How proof functions prove?

Question

It'd help my understanding the 'programs/proofs' parallelism if somebody was kind enough to explain me how the proof function is used in the following simple case:

Theorem ex1 : forall n : nat, 7*5 < n -> 6*6 <= n.
forall n : nat, 7 * 5 < n -> 6 * 6 <= n
Proof.
forall n : nat, 7 * 5 < n -> 6 * 6 <= n
  intros.
n: nat
H: 7 * 5 < n
6 * 6 <= n assumption.
Qed.

The proof function:

ex1 = 
fun (n : nat) (H : 7 * 5 < n) => H
     : forall n : nat, 7 * 5 < n -> 6 * 6 <= n

Arguments ex1 _%nat_scope _

Is the proof function executed in the proof process? How its return value is used? Is it correct to say that the return value of ex1 is an instance of the type forall n : nat, 7 * 5 < n -> 6 * 6 <= n?

Answer

Is it correct to say that the return value of ex1 is an instance of the type forall n : nat, 7 * 5 < n -> 6 * 6 <= n?

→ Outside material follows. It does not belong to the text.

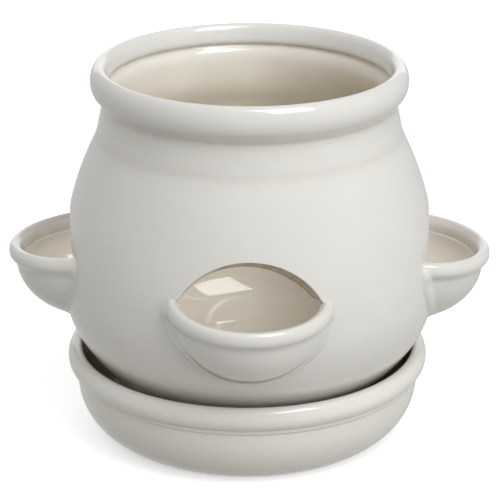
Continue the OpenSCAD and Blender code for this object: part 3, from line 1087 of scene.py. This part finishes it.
def studio_walls(wiring):
    """The studio round the object: soft pale walls, and the white backdrop behind."""
    way = wiring.add("TexCoord")
    parts = wiring.add("SeparateXYZ", Vector=way).node.outputs
    total = 0.0
    for azimuth, elevation, narrow, bright in STUDIO_WALLS:
        wall = towards(math.radians(azimuth), math.radians(elevation))
        facing = wiring.add("VectorMath", out=1, settings={"operation": "DOT_PRODUCT"}, i0=way, i1=wall)
        glow = wiring.maths("POWER", wiring.maths("MAXIMUM", facing, 0.0), narrow)
        total = wiring.maths("ADD", wiring.maths("MULTIPLY", glow, bright), total)
    behind = wiring.spread(parts[1], BACKDROP_FROM, BACKDROP_FROM + 0.02)
    glow = wiring.mix(behind, wiring.add("CombineXYZ", X=total, Y=total, Z=total), grey(BACKDROP))
    mirror = wiring.spread(parts[2], 0.0, 0.6, FLOOR_MIRRORED, CEILING_MIRRORED)
    mirror = wiring.mix(behind, wiring.add("CombineXYZ", X=mirror, Y=mirror, Z=mirror), grey(BACKDROP))
    return glow, mirror


def build_studio():
    """The world round the object, and the pale paper that it stands on."""
    world = bpy.data.worlds.new("studio")
    bpy.context.scene.world = world
    world.use_nodes = True
    walls = Wiring(world.node_tree)
    glow, mirror = studio_walls(walls)
    walls.put(world.node_tree.nodes["Background"].inputs["Color"], seen_by(walls, grey(1.0), mirror, glow))
    half = FLOOR_HALF
    floor_mesh = bpy.data.meshes.new("floor")
    floor_mesh.from_pydata([(-half, -half, 0), (half, -half, 0), (half, half, 0), (-half, half, 0)], [],
                           [(0, 1, 2, 3)])
    floor = make_piece("floor", floor_mesh)
    paper = bpy.data.materials.new("paper")
    paper.use_nodes = True
    surface = paper.node_tree.nodes["Principled BSDF"]
    sheet = Wiring(paper.node_tree)
    sheet.put(surface.inputs["Base Color"], seen_by(sheet, grey(PAPER), grey(0.0), FLOOR_BOUNCE))
    sheet.put(surface.inputs["Emission Color"],
              seen_by(sheet, grey(PAPER_GLOW), grey(FLOOR_MIRRORED), grey(0.0)))
    surface.inputs["Roughness"].default_value = 0.9
    surface.inputs["Specular IOR Level"].default_value = 0.0
    surface.inputs["Emission Strength"].default_value = 1.0
    floor_mesh.materials.append(paper)


build_camera()
build_window()
build_studio()
bpy.context.scene.view_settings.view_transform = "Standard"
fired_glaze = fired_glaze_group()
# the jar's lighter, warmer inside tone is partly the glaze's own, partly painted bounce light
jar_glaze = glaze("jar_glaze", fired_glaze, Glaze=(0.685, 0.676, 0.648), Inside=(0.92, 0.87, 0.77))
# the saucer's warmer inside tone is painted bounce light in the gap under the jar
saucer_glaze = glaze("saucer_glaze", fired_glaze, Glaze=(0.73, 0.722, 0.675), Inside=(0.78, 0.68, 0.54),
                      Offset=3.7, Clouding=0.06)
turning = turned_form_nodes()
build_jar(jar_glaze, turning)
build_saucer(saucer_glaze, turning)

Not quite. It would be more correct to say that the return type of ex1 is 6 * 6 <= n, where n is the first argument passed to ex1, or that ex1 has type forall n, 7 * 5 < n -> 6 * 6 <= n.

Is the proof function executed in the proof process?

Not necessarily. Execution here means "simplification" or "normalization". The term built by the proof is usually not simplified. For example:

Theorem foo : True.
True
Proof.
True
  assert (H : True -> True).
True -> True
H: True -> True
True
  {
True -> True intros H'.
H': True
True exact H'. }
H: True -> True
True
  apply H.
H: True -> True
True exact I. (* I is a proof of True *)
Qed.

Print foo.
foo = 
let H : True -> True := fun H' : True => H' in H I
     : True

Simplifying this proof means replacing H by fun H' : True => H' and reducing the application, which yields I. You can see this by asking Coq to compute this term:

Compute let H : True -> True := fun H' : True => H' in H I.
= I
: True

However:

How its return value is used?

Every proof that you enter in Coq goes a type-checking step to ensure it is correct. One of the things the type checker does is to simplify terms when comparing their types. In Coq, two terms that compute to the same normal form are considered equal. The term given in the result, H, was given type 7 * 5 < n. But a < b is defined as S a <= b; thus we can also view H as having type S (7 * 5) <= n. Coq now needs to ensure that H has type 6 * 6 <= n, which it does, because the two lower bounds compute to 36. Thus, there is computation happening when you enter a proof in Coq, but the computation is performed by the type-checker, not the proof term (even though the proof term does have computational behavior).